Dataset items
####

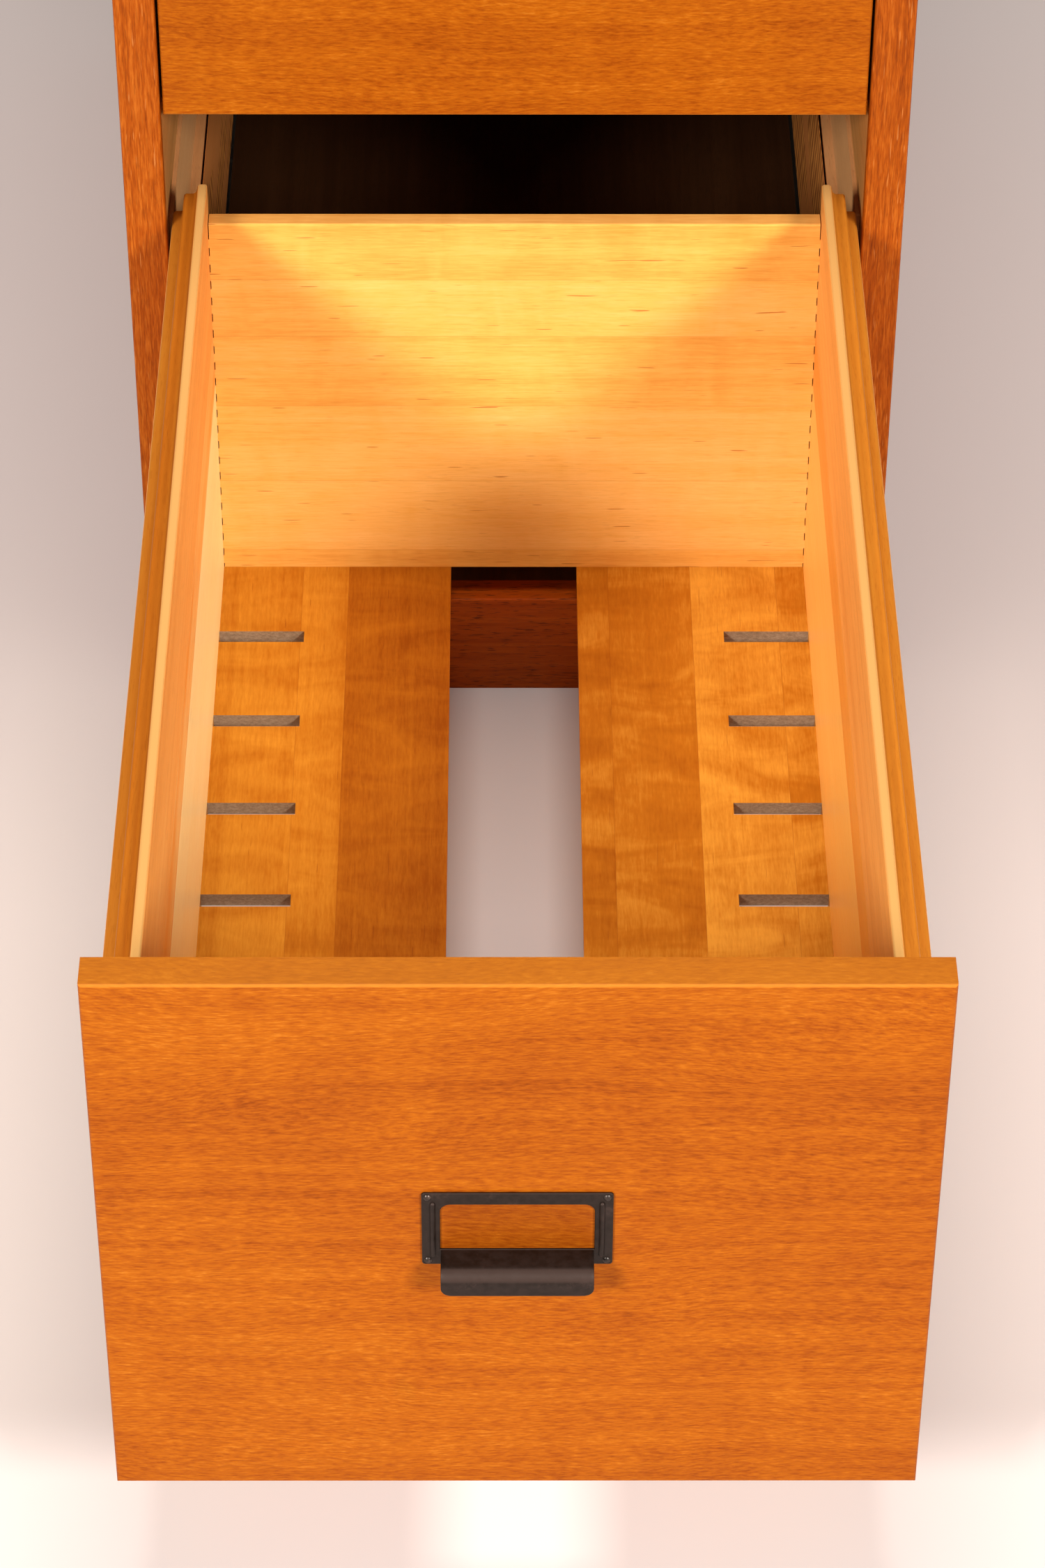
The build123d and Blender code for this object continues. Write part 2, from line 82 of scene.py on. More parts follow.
class Graph:
    """One material and short words for building its node tree."""

    def __init__(self, name):
        self.material = bpy.data.materials.new(name)
        self.material.use_nodes = True
        self.tree = self.material.node_tree
        self.shader = self.tree.nodes["Principled BSDF"]
        self.place = self.new("ShaderNodeTexCoord").outputs["Object"]

    def new(self, kind, **settings):
        node = self.tree.nodes.new(kind)
        for key, value in settings.items():
            setattr(node, key, value)
        return node

    def feed(self, socket, value):
        if isinstance(value, bpy.types.NodeSocket):
            self.tree.links.new(value, socket)
        else:
            socket.default_value = value

    def math(self, operation, *values):
        node = self.new("ShaderNodeMath", operation=operation)
        for socket, value in zip(node.inputs, values):
            self.feed(socket, value)
        return node.outputs[0]

    def combine(self, x, y, z):
        node = self.new("ShaderNodeCombineXYZ")
        for socket, value in zip(node.inputs, (x, y, z)):
            self.feed(socket, value)
        return node.outputs[0]

    def separate(self, vector):
        node = self.new("ShaderNodeSeparateXYZ")
        self.feed(node.inputs[0], vector)
        return node.outputs

    def off_centre(self):
        """Distance from the cabinet's middle plane."""
        return self.math("ABSOLUTE", self.separate(self.place)[0])

    def facing(self, axis):
        """How far the surface faces along an axis, 0 to 1, either way."""
        normal = self.separate(self.new("ShaderNodeNewGeometry").outputs["Normal"])
        return self.math("ABSOLUTE", normal[AXES[axis]])

    def stretch(self, vector, factors):
        node = self.new("ShaderNodeVectorMath", operation="MULTIPLY")
        self.feed(node.inputs[0], vector)
        self.feed(node.inputs[1], factors)
        return node.outputs[0]

    def noise(self, vector, factors, detail=2.0, roughness=0.5, distortion=0.0):
        """Noise in a space whose axes are scaled by the factors, per metre."""
        node = self.new("ShaderNodeTexNoise")
        self.feed(node.inputs["Vector"], self.stretch(vector, factors))
        self.feed(node.inputs["Scale"], 1.0)
        self.feed(node.inputs["Detail"], detail)
        self.feed(node.inputs["Roughness"], roughness)
        self.feed(node.inputs["Distortion"], distortion)
        return node.outputs["Fac"]

    def grain(self, space, along, across, detail=2.0, roughness=0.5, distortion=0.0):
        """Noise in a wood's own space, with one scale along the grain and one across it."""
        return self.noise(space, (along, across, across), detail, roughness, distortion)

    def between(self, value, low, high):
        """0 below low, 1 above high, smooth between; high may be under low."""
        node = self.new("ShaderNodeMapRange", interpolation_type="SMOOTHSTEP")
        self.feed(node.inputs["Value"], value)
        self.feed(node.inputs["From Min"], low)
        self.feed(node.inputs["From Max"], high)
        return node.outputs["Result"]

    def blend(self, factor, a, b, mode="MIX"):
        node = self.new("ShaderNodeMix", data_type="RGBA", blend_type=mode)
        self.feed(node.inputs["Factor"], factor)
        self.feed(node.inputs[MIX_A], colour(a))
        self.feed(node.inputs[MIX_B], colour(b))
        return node.outputs[MIX_RESULT]

    def share(self, mask, amount):
        """A mask weakened to an amount."""
        return self.math("MULTIPLY", mask, amount)

    def ramp(self, value, *tones):
        """Colours spread evenly from 0 to 1."""
        node = self.new("ShaderNodeValToRGB")
        elements = node.color_ramp.elements
        while len(elements) < len(tones):
            elements.new(0.5)
        for index, tone in enumerate(tones):
            elements[index].position = index / (len(tones) - 1)
            elements[index].color = colour(tone)
        self.feed(node.inputs["Fac"], value)
        return node.outputs["Color"]

    def surface(self, base, roughness, height, bump=0.2, relief=0.3 * MM, metallic=0.0, specular=0.4,
                sheen_tint=(1.0, 1.0, 1.0)):
        self.feed(self.shader.inputs["Base Color"], base)
        self.feed(self.shader.inputs["Roughness"], roughness)
        self.feed(self.shader.inputs["Metallic"], metallic)
        self.feed(self.shader.inputs["Specular IOR Level"], specular)
        self.feed(self.shader.inputs["Specular Tint"], colour(sheen_tint))
        node = self.new("ShaderNodeBump")
        self.feed(node.inputs["Strength"], bump)
        self.feed(node.inputs["Distance"], relief)
        self.feed(node.inputs["Height"], height)
        self.feed(self.shader.inputs["Normal"], node.outputs["Normal"])


def colour(value):
    """A linear colour with its alpha, or a socket as it is."""
    if isinstance(value, bpy.types.NodeSocket):
        return value
    return (*value[:3], 1.0)


# ---- how a wood is made up

GLUE_LINE = 0.2 * MM           # half the width of a glue line
GLUE_SHOWS = 0.3               # how strongly a glue line takes the pores' tone
BOARD_SHIFT = 3.7              # how far the grain moves from one board, or seed, to the next
PORE_DEPTH = 1.5               # against the relief of the fibres
GLOSS_SPREAD = 0.22            # how far the roughness varies with the fibres
WOOD_SHEEN = (1.0, 0.75, 0.5)


def boards(graph, along, across, joints, seed):
    """Grain space (along, across, depth) shifted at each glued joint, the tone added, and the glue lines.

    Every joint is its place in mm and the change of tone beyond it."""
    axes = graph.separate(graph.place)
    depth = ({"x", "y", "z"} - {along, across}).pop()
    position = axes[AXES[across]]
    shift = BOARD_SHIFT * seed
    tone = 0.0
    glue = 0.0
    for place, change in joints:
        beyond = graph.math("GREATER_THAN", position, place * MM)
        shift = graph.math("MULTIPLY_ADD", beyond, BOARD_SHIFT, shift)
        tone = graph.math("MULTIPLY_ADD", beyond, change, tone)
        glue = graph.math("ADD", glue, graph.math("COMPARE", position, place * MM, GLUE_LINE))
    space = graph.combine(
        graph.math("ADD", axes[AXES[along]], shift),
        graph.math("ADD", position, shift),
        axes[AXES[depth]],
    )
    return space, tone, glue


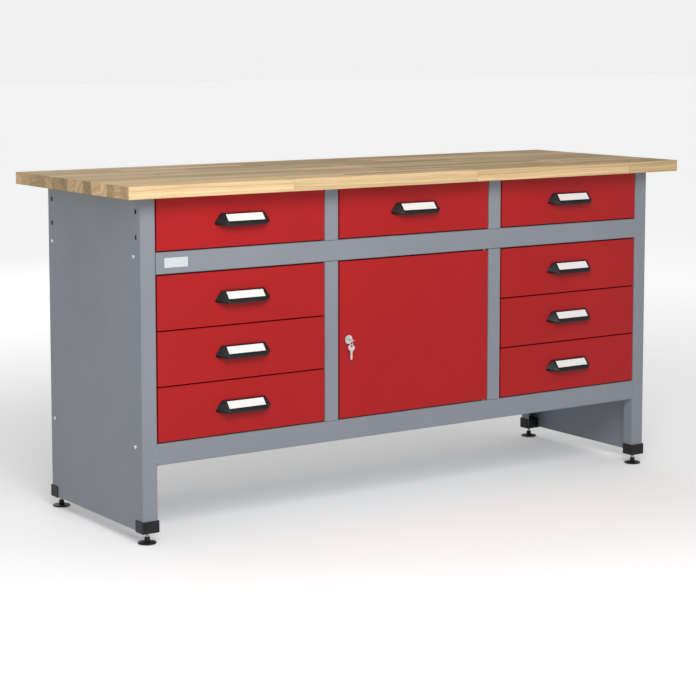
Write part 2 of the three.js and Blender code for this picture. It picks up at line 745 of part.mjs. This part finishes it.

####

* **Goal of the exercise**
Return the material exactly as it stands.

* **Problem solution**
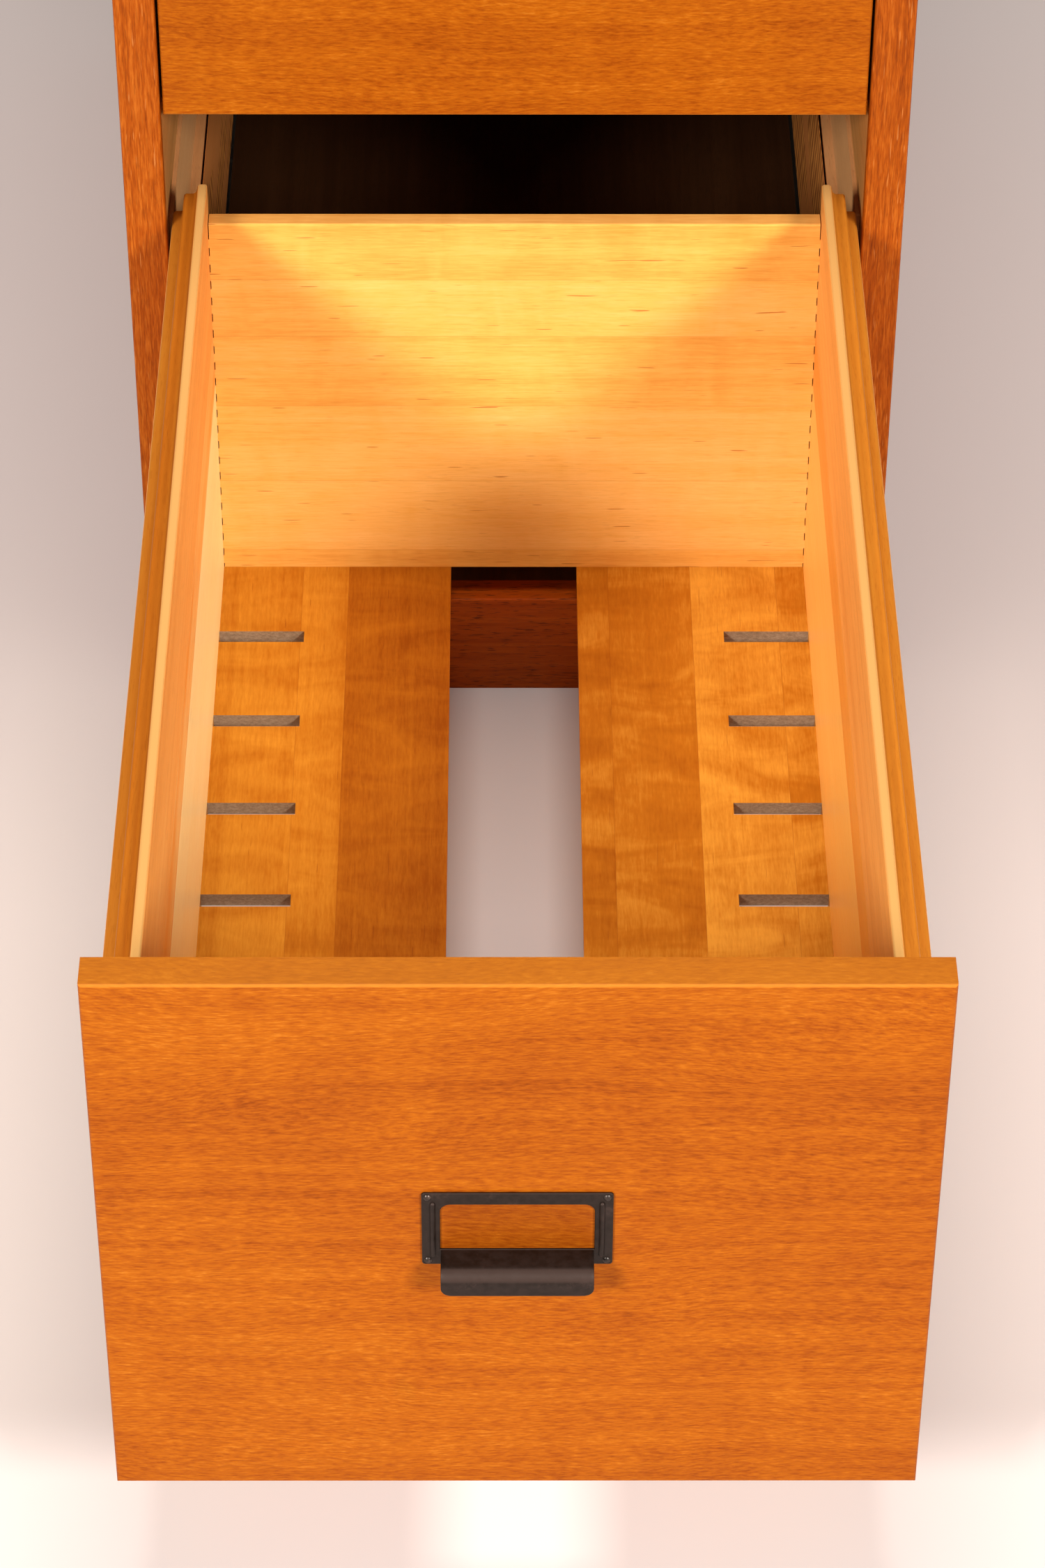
The build123d and Blender code for this object continues. Write part 2, from line 82 of scene.py on. More parts follow.
class Graph:
    """One material and short words for building its node tree."""

    def __init__(self, name):
        self.material = bpy.data.materials.new(name)
        self.material.use_nodes = True
        self.tree = self.material.node_tree
        self.shader = self.tree.nodes["Principled BSDF"]
        self.place = self.new("ShaderNodeTexCoord").outputs["Object"]

    def new(self, kind, **settings):
        node = self.tree.nodes.new(kind)
        for key, value in settings.items():
            setattr(node, key, value)
        return node

    def feed(self, socket, value):
        if isinstance(value, bpy.types.NodeSocket):
            self.tree.links.new(value, socket)
        else:
            socket.default_value = value

    def math(self, operation, *values):
        node = self.new("ShaderNodeMath", operation=operation)
        for socket, value in zip(node.inputs, values):
            self.feed(socket, value)
        return node.outputs[0]

    def combine(self, x, y, z):
        node = self.new("ShaderNodeCombineXYZ")
        for socket, value in zip(node.inputs, (x, y, z)):
            self.feed(socket, value)
        return node.outputs[0]

    def separate(self, vector):
        node = self.new("ShaderNodeSeparateXYZ")
        self.feed(node.inputs[0], vector)
        return node.outputs

    def off_centre(self):
        """Distance from the cabinet's middle plane."""
        return self.math("ABSOLUTE", self.separate(self.place)[0])

    def facing(self, axis):
        """How far the surface faces along an axis, 0 to 1, either way."""
        normal = self.separate(self.new("ShaderNodeNewGeometry").outputs["Normal"])
        return self.math("ABSOLUTE", normal[AXES[axis]])

    def stretch(self, vector, factors):
        node = self.new("ShaderNodeVectorMath", operation="MULTIPLY")
        self.feed(node.inputs[0], vector)
        self.feed(node.inputs[1], factors)
        return node.outputs[0]

    def noise(self, vector, factors, detail=2.0, roughness=0.5, distortion=0.0):
        """Noise in a space whose axes are scaled by the factors, per metre."""
        node = self.new("ShaderNodeTexNoise")
        self.feed(node.inputs["Vector"], self.stretch(vector, factors))
        self.feed(node.inputs["Scale"], 1.0)
        self.feed(node.inputs["Detail"], detail)
        self.feed(node.inputs["Roughness"], roughness)
        self.feed(node.inputs["Distortion"], distortion)
        return node.outputs["Fac"]

    def grain(self, space, along, across, detail=2.0, roughness=0.5, distortion=0.0):
        """Noise in a wood's own space, with one scale along the grain and one across it."""
        return self.noise(space, (along, across, across), detail, roughness, distortion)

    def between(self, value, low, high):
        """0 below low, 1 above high, smooth between; high may be under low."""
        node = self.new("ShaderNodeMapRange", interpolation_type="SMOOTHSTEP")
        self.feed(node.inputs["Value"], value)
        self.feed(node.inputs["From Min"], low)
        self.feed(node.inputs["From Max"], high)
        return node.outputs["Result"]

    def blend(self, factor, a, b, mode="MIX"):
        node = self.new("ShaderNodeMix", data_type="RGBA", blend_type=mode)
        self.feed(node.inputs["Factor"], factor)
        self.feed(node.inputs[MIX_A], colour(a))
        self.feed(node.inputs[MIX_B], colour(b))
        return node.outputs[MIX_RESULT]

    def share(self, mask, amount):
        """A mask weakened to an amount."""
        return self.math("MULTIPLY", mask, amount)

    def ramp(self, value, *tones):
        """Colours spread evenly from 0 to 1."""
        node = self.new("ShaderNodeValToRGB")
        elements = node.color_ramp.elements
        while len(elements) < len(tones):
            elements.new(0.5)
        for index, tone in enumerate(tones):
            elements[index].position = index / (len(tones) - 1)
            elements[index].color = colour(tone)
        self.feed(node.inputs["Fac"], value)
        return node.outputs["Color"]

    def surface(self, base, roughness, height, bump=0.2, relief=0.3 * MM, metallic=0.0, specular=0.4,
                sheen_tint=(1.0, 1.0, 1.0)):
        self.feed(self.shader.inputs["Base Color"], base)
        self.feed(self.shader.inputs["Roughness"], roughness)
        self.feed(self.shader.inputs["Metallic"], metallic)
        self.feed(self.shader.inputs["Specular IOR Level"], specular)
        self.feed(self.shader.inputs["Specular Tint"], colour(sheen_tint))
        node = self.new("ShaderNodeBump")
        self.feed(node.inputs["Strength"], bump)
        self.feed(node.inputs["Distance"], relief)
        self.feed(node.inputs["Height"], height)
        self.feed(self.shader.inputs["Normal"], node.outputs["Normal"])


def colour(value):
    """A linear colour with its alpha, or a socket as it is."""
    if isinstance(value, bpy.types.NodeSocket):
        return value
    return (*value[:3], 1.0)


# ---- how a wood is made up

GLUE_LINE = 0.2 * MM           # half the width of a glue line
GLUE_SHOWS = 0.3               # how strongly a glue line takes the pores' tone
BOARD_SHIFT = 3.7              # how far the grain moves from one board, or seed, to the next
PORE_DEPTH = 1.5               # against the relief of the fibres
GLOSS_SPREAD = 0.22            # how far the roughness varies with the fibres
WOOD_SHEEN = (1.0, 0.75, 0.5)


def boards(graph, along, across, joints, seed):
    """Grain space (along, across, depth) shifted at each glued joint, the tone added, and the glue lines.

    Every joint is its place in mm and the change of tone beyond it."""
    axes = graph.separate(graph.place)
    depth = ({"x", "y", "z"} - {along, across}).pop()
    position = axes[AXES[across]]
    shift = BOARD_SHIFT * seed
    tone = 0.0
    glue = 0.0
    for place, change in joints:
        beyond = graph.math("GREATER_THAN", position, place * MM)
        shift = graph.math("MULTIPLY_ADD", beyond, BOARD_SHIFT, shift)
        tone = graph.math("MULTIPLY_ADD", beyond, change, tone)
        glue = graph.math("ADD", glue, graph.math("COMPARE", position, place * MM, GLUE_LINE))
    space = graph.combine(
        graph.math("ADD", axes[AXES[along]], shift),
        graph.math("ADD", position, shift),
        axes[AXES[depth]],
    )
    return space, tone, glue


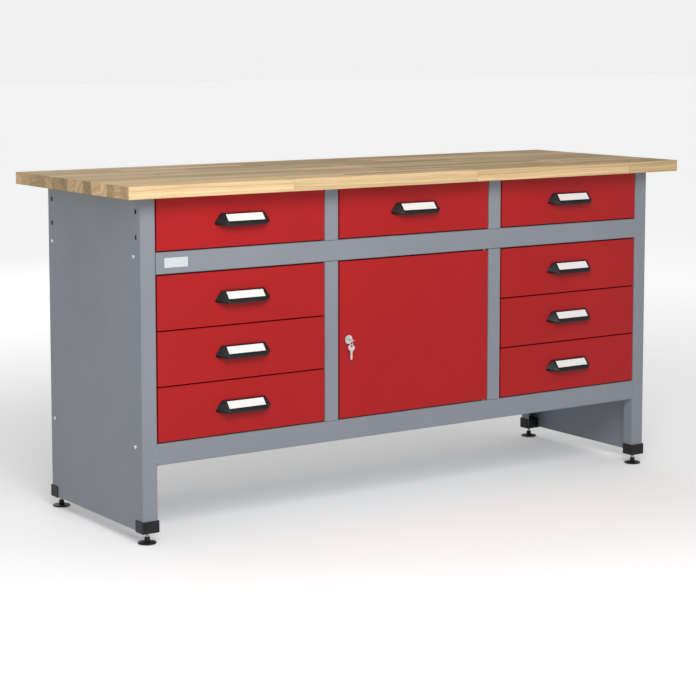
Write part 2 of the three.js and Blender code for this picture. It picks up at line 745 of part.mjs. This part finishes it.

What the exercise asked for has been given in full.